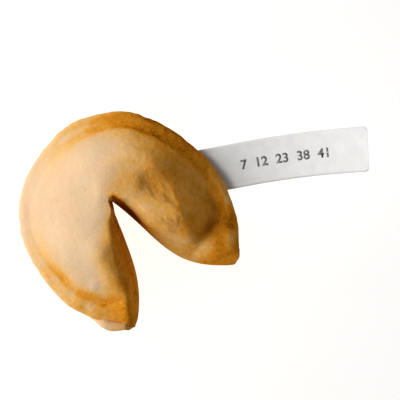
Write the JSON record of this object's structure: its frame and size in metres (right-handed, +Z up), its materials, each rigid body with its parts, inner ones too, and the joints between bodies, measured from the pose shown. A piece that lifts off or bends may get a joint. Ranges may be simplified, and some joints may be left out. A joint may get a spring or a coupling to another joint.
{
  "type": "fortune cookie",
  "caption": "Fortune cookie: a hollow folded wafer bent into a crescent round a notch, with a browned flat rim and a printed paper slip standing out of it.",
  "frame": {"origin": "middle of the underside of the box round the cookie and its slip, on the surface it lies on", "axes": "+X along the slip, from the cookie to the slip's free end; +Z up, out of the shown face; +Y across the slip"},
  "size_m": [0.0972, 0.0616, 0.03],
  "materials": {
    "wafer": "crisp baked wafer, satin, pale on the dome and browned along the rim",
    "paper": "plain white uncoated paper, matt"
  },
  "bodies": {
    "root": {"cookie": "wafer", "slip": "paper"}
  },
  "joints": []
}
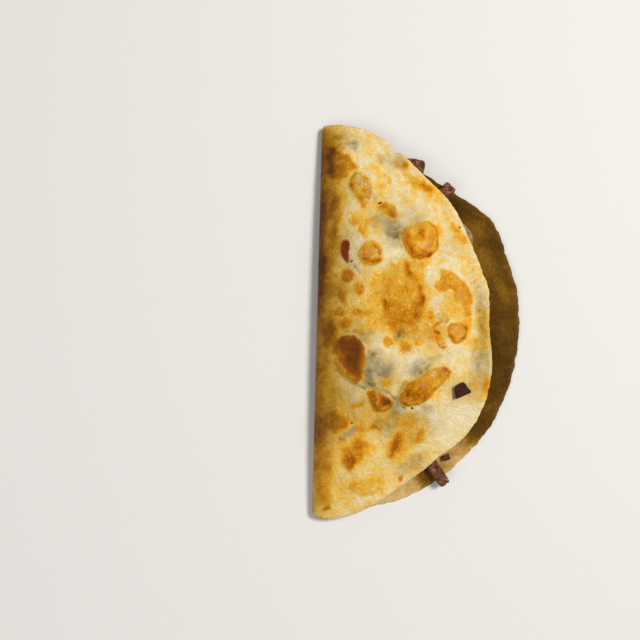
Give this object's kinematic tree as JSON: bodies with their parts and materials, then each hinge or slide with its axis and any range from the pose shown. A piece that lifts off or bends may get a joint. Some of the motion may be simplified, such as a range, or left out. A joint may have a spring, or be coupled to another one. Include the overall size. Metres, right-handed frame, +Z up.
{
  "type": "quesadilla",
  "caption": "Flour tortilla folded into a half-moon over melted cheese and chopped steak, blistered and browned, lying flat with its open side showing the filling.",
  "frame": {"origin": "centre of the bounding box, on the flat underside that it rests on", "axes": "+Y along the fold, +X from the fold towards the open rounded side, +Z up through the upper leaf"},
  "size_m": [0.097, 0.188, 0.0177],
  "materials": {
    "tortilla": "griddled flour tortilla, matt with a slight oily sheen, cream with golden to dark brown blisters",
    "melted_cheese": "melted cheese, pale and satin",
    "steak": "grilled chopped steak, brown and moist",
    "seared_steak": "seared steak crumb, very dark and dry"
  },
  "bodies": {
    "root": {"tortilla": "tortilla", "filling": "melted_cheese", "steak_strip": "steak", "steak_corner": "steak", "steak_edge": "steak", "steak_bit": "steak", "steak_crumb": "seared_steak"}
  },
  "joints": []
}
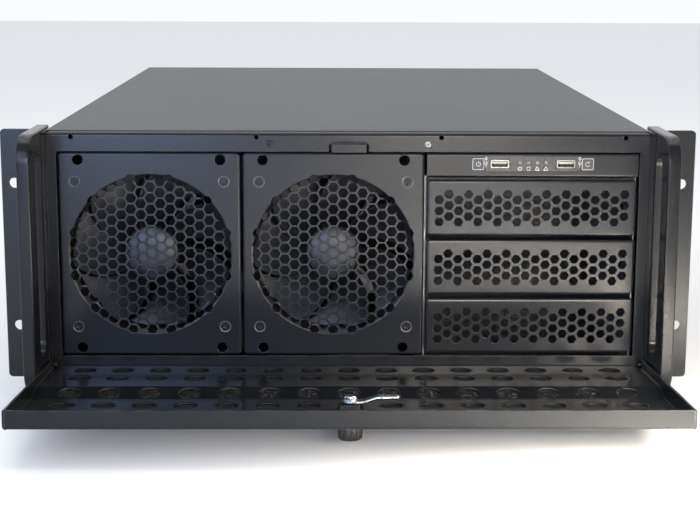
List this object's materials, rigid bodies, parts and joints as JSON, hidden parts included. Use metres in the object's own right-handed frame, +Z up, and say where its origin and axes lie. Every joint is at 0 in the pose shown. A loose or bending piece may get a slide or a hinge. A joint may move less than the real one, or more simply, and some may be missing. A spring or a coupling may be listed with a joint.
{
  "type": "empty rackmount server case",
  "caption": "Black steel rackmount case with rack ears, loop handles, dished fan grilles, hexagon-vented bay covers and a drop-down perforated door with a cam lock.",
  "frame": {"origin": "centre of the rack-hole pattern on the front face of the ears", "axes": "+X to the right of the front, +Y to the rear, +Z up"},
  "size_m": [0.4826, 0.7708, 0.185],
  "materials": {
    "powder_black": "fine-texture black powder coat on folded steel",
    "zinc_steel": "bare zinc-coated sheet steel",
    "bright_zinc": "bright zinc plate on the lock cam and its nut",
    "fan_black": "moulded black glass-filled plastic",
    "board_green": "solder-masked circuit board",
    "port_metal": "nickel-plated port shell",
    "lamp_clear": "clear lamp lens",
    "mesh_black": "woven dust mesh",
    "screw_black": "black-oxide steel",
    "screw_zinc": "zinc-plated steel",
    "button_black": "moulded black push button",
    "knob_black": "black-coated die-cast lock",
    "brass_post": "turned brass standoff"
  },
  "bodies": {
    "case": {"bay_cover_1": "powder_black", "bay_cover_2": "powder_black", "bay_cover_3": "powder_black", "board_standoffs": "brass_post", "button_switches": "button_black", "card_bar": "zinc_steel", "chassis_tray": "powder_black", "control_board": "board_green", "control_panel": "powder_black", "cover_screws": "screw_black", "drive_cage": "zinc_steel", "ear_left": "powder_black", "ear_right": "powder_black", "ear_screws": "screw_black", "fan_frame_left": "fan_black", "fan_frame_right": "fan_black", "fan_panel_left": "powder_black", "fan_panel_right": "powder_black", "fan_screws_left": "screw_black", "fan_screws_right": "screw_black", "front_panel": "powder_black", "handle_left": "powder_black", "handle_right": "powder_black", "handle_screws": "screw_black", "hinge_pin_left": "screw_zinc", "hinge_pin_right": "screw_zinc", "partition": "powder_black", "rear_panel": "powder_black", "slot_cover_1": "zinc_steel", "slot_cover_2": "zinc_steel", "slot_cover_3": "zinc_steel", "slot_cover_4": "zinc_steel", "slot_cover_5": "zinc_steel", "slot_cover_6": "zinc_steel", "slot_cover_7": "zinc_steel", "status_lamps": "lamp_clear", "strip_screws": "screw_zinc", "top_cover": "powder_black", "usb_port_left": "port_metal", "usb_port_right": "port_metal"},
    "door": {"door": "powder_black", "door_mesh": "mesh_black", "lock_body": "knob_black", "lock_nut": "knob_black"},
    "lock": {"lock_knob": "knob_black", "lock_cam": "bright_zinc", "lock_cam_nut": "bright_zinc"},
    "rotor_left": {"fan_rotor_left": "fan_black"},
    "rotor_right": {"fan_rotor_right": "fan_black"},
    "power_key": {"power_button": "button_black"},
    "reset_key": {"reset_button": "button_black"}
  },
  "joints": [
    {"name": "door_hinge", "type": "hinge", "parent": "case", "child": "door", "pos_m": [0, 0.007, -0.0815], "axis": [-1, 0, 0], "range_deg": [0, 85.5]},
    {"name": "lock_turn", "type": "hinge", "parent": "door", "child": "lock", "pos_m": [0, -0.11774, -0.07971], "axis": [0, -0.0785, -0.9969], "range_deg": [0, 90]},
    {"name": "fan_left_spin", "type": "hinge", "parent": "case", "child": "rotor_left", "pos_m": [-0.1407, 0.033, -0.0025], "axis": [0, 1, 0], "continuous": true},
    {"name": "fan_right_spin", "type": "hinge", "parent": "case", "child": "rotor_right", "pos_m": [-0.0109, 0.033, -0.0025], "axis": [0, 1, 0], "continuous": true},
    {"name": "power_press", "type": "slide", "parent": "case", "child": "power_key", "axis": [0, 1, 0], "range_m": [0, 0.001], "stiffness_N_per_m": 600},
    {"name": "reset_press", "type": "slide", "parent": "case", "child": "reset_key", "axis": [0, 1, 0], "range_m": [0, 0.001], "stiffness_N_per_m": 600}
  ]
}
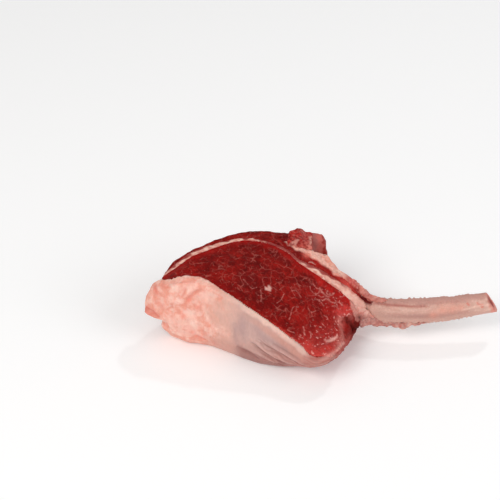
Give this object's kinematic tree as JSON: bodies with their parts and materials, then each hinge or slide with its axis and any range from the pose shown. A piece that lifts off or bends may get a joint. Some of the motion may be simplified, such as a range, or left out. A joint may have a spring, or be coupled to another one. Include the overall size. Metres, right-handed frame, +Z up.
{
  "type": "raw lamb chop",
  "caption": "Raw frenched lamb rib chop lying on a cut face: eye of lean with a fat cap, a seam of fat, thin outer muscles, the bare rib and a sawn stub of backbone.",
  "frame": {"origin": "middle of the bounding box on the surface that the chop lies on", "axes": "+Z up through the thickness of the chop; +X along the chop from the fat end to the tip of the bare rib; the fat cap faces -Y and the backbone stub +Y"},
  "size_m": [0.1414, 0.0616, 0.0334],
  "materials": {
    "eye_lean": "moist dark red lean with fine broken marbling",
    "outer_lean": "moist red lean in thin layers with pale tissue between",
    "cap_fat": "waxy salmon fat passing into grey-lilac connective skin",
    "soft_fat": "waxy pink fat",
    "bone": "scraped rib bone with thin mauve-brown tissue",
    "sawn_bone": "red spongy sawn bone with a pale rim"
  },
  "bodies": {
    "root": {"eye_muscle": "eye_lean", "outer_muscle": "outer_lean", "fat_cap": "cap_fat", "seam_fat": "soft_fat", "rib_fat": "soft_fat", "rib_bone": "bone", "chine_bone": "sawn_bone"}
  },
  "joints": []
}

■ GIVEN TASK
Your task is to extract all of the records exactly.

■ CORRECT RESPONSE
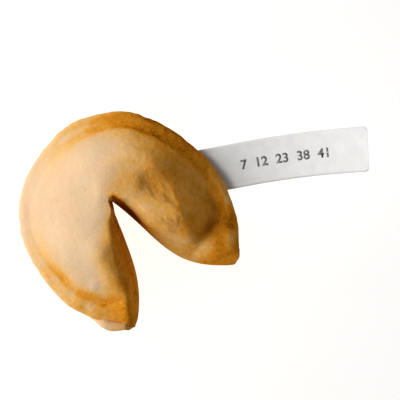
Write the JSON record of this object's structure: its frame and size in metres (right-handed, +Z up), its materials, each rigid body with its parts, inner ones too, and the joints between bodies, measured from the pose shown. A piece that lifts off or bends may get a joint. Ranges may be simplified, and some joints may be left out. A joint may get a spring or a coupling to another joint.
{
  "type": "fortune cookie",
  "caption": "Fortune cookie: a hollow folded wafer bent into a crescent round a notch, with a browned flat rim and a printed paper slip standing out of it.",
  "frame": {"origin": "middle of the underside of the box round the cookie and its slip, on the surface it lies on", "axes": "+X along the slip, from the cookie to the slip's free end; +Z up, out of the shown face; +Y across the slip"},
  "size_m": [0.0972, 0.0616, 0.03],
  "materials": {
    "wafer": "crisp baked wafer, satin, pale on the dome and browned along the rim",
    "paper": "plain white uncoated paper, matt"
  },
  "bodies": {
    "root": {"cookie": "wafer", "slip": "paper"}
  },
  "joints": []
}
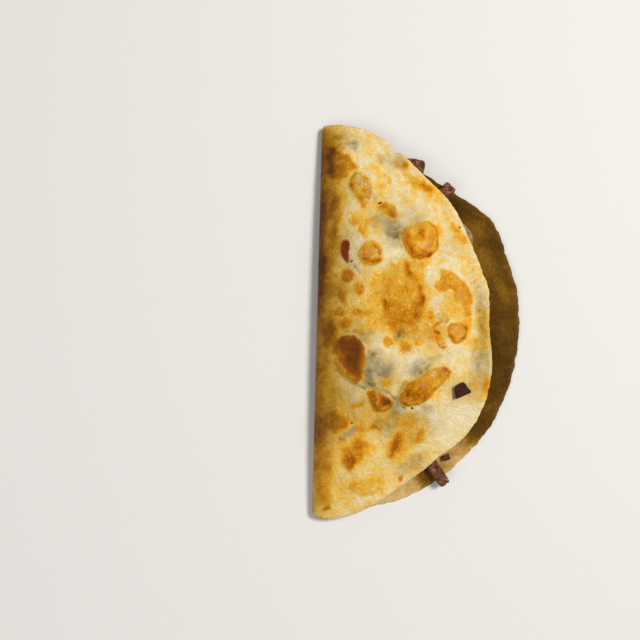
Give this object's kinematic tree as JSON: bodies with their parts and materials, then each hinge or slide with its axis and any range from the pose shown. A piece that lifts off or bends may get a joint. Some of the motion may be simplified, such as a range, or left out. A joint may have a spring, or be coupled to another one. Include the overall size. Metres, right-handed frame, +Z up.
{
  "type": "quesadilla",
  "caption": "Flour tortilla folded into a half-moon over melted cheese and chopped steak, blistered and browned, lying flat with its open side showing the filling.",
  "frame": {"origin": "centre of the bounding box, on the flat underside that it rests on", "axes": "+Y along the fold, +X from the fold towards the open rounded side, +Z up through the upper leaf"},
  "size_m": [0.097, 0.188, 0.0177],
  "materials": {
    "tortilla": "griddled flour tortilla, matt with a slight oily sheen, cream with golden to dark brown blisters",
    "melted_cheese": "melted cheese, pale and satin",
    "steak": "grilled chopped steak, brown and moist",
    "seared_steak": "seared steak crumb, very dark and dry"
  },
  "bodies": {
    "root": {"tortilla": "tortilla", "filling": "melted_cheese", "steak_strip": "steak", "steak_corner": "steak", "steak_edge": "steak", "steak_bit": "steak", "steak_crumb": "seared_steak"}
  },
  "joints": []
}
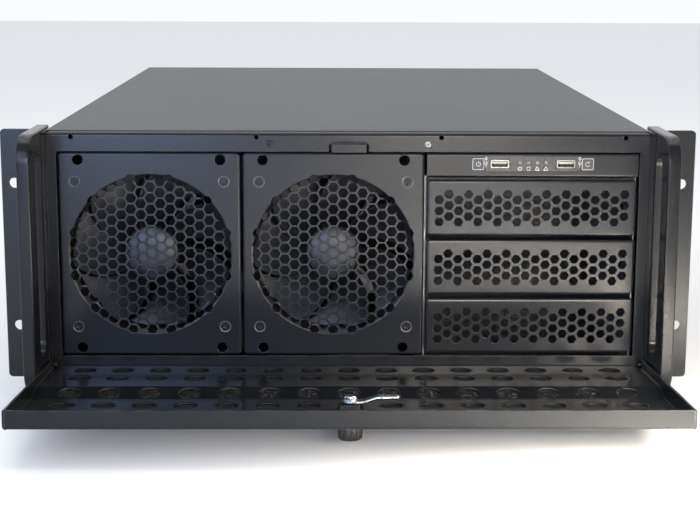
List this object's materials, rigid bodies, parts and joints as JSON, hidden parts included. Use metres in the object's own right-handed frame, +Z up, and say where its origin and axes lie. Every joint is at 0 in the pose shown. A loose or bending piece may get a slide or a hinge. A joint may move less than the real one, or more simply, and some may be missing. A spring or a coupling may be listed with a joint.
{
  "type": "empty rackmount server case",
  "caption": "Black steel rackmount case with rack ears, loop handles, dished fan grilles, hexagon-vented bay covers and a drop-down perforated door with a cam lock.",
  "frame": {"origin": "centre of the rack-hole pattern on the front face of the ears", "axes": "+X to the right of the front, +Y to the rear, +Z up"},
  "size_m": [0.4826, 0.7708, 0.185],
  "materials": {
    "powder_black": "fine-texture black powder coat on folded steel",
    "zinc_steel": "bare zinc-coated sheet steel",
    "bright_zinc": "bright zinc plate on the lock cam and its nut",
    "fan_black": "moulded black glass-filled plastic",
    "board_green": "solder-masked circuit board",
    "port_metal": "nickel-plated port shell",
    "lamp_clear": "clear lamp lens",
    "mesh_black": "woven dust mesh",
    "screw_black": "black-oxide steel",
    "screw_zinc": "zinc-plated steel",
    "button_black": "moulded black push button",
    "knob_black": "black-coated die-cast lock",
    "brass_post": "turned brass standoff"
  },
  "bodies": {
    "case": {"bay_cover_1": "powder_black", "bay_cover_2": "powder_black", "bay_cover_3": "powder_black", "board_standoffs": "brass_post", "button_switches": "button_black", "card_bar": "zinc_steel", "chassis_tray": "powder_black", "control_board": "board_green", "control_panel": "powder_black", "cover_screws": "screw_black", "drive_cage": "zinc_steel", "ear_left": "powder_black", "ear_right": "powder_black", "ear_screws": "screw_black", "fan_frame_left": "fan_black", "fan_frame_right": "fan_black", "fan_panel_left": "powder_black", "fan_panel_right": "powder_black", "fan_screws_left": "screw_black", "fan_screws_right": "screw_black", "front_panel": "powder_black", "handle_left": "powder_black", "handle_right": "powder_black", "handle_screws": "screw_black", "hinge_pin_left": "screw_zinc", "hinge_pin_right": "screw_zinc", "partition": "powder_black", "rear_panel": "powder_black", "slot_cover_1": "zinc_steel", "slot_cover_2": "zinc_steel", "slot_cover_3": "zinc_steel", "slot_cover_4": "zinc_steel", "slot_cover_5": "zinc_steel", "slot_cover_6": "zinc_steel", "slot_cover_7": "zinc_steel", "status_lamps": "lamp_clear", "strip_screws": "screw_zinc", "top_cover": "powder_black", "usb_port_left": "port_metal", "usb_port_right": "port_metal"},
    "door": {"door": "powder_black", "door_mesh": "mesh_black", "lock_body": "knob_black", "lock_nut": "knob_black"},
    "lock": {"lock_knob": "knob_black", "lock_cam": "bright_zinc", "lock_cam_nut": "bright_zinc"},
    "rotor_left": {"fan_rotor_left": "fan_black"},
    "rotor_right": {"fan_rotor_right": "fan_black"},
    "power_key": {"power_button": "button_black"},
    "reset_key": {"reset_button": "button_black"}
  },
  "joints": [
    {"name": "door_hinge", "type": "hinge", "parent": "case", "child": "door", "pos_m": [0, 0.007, -0.0815], "axis": [-1, 0, 0], "range_deg": [0, 85.5]},
    {"name": "lock_turn", "type": "hinge", "parent": "door", "child": "lock", "pos_m": [0, -0.11774, -0.07971], "axis": [0, -0.0785, -0.9969], "range_deg": [0, 90]},
    {"name": "fan_left_spin", "type": "hinge", "parent": "case", "child": "rotor_left", "pos_m": [-0.1407, 0.033, -0.0025], "axis": [0, 1, 0], "continuous": true},
    {"name": "fan_right_spin", "type": "hinge", "parent": "case", "child": "rotor_right", "pos_m": [-0.0109, 0.033, -0.0025], "axis": [0, 1, 0], "continuous": true},
    {"name": "power_press", "type": "slide", "parent": "case", "child": "power_key", "axis": [0, 1, 0], "range_m": [0, 0.001], "stiffness_N_per_m": 600},
    {"name": "reset_press", "type": "slide", "parent": "case", "child": "reset_key", "axis": [0, 1, 0], "range_m": [0, 0.001], "stiffness_N_per_m": 600}
  ]
}
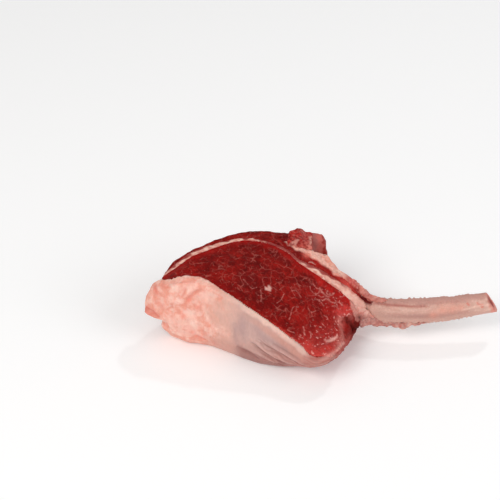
Give this object's kinematic tree as JSON: bodies with their parts and materials, then each hinge or slide with its axis and any range from the pose shown. A piece that lifts off or bends may get a joint. Some of the motion may be simplified, such as a range, or left out. A joint may have a spring, or be coupled to another one. Include the overall size. Metres, right-handed frame, +Z up.
{
  "type": "raw lamb chop",
  "caption": "Raw frenched lamb rib chop lying on a cut face: eye of lean with a fat cap, a seam of fat, thin outer muscles, the bare rib and a sawn stub of backbone.",
  "frame": {"origin": "middle of the bounding box on the surface that the chop lies on", "axes": "+Z up through the thickness of the chop; +X along the chop from the fat end to the tip of the bare rib; the fat cap faces -Y and the backbone stub +Y"},
  "size_m": [0.1414, 0.0616, 0.0334],
  "materials": {
    "eye_lean": "moist dark red lean with fine broken marbling",
    "outer_lean": "moist red lean in thin layers with pale tissue between",
    "cap_fat": "waxy salmon fat passing into grey-lilac connective skin",
    "soft_fat": "waxy pink fat",
    "bone": "scraped rib bone with thin mauve-brown tissue",
    "sawn_bone": "red spongy sawn bone with a pale rim"
  },
  "bodies": {
    "root": {"eye_muscle": "eye_lean", "outer_muscle": "outer_lean", "fat_cap": "cap_fat", "seam_fat": "soft_fat", "rib_fat": "soft_fat", "rib_bone": "bone", "chine_bone": "sawn_bone"}
  },
  "joints": []
}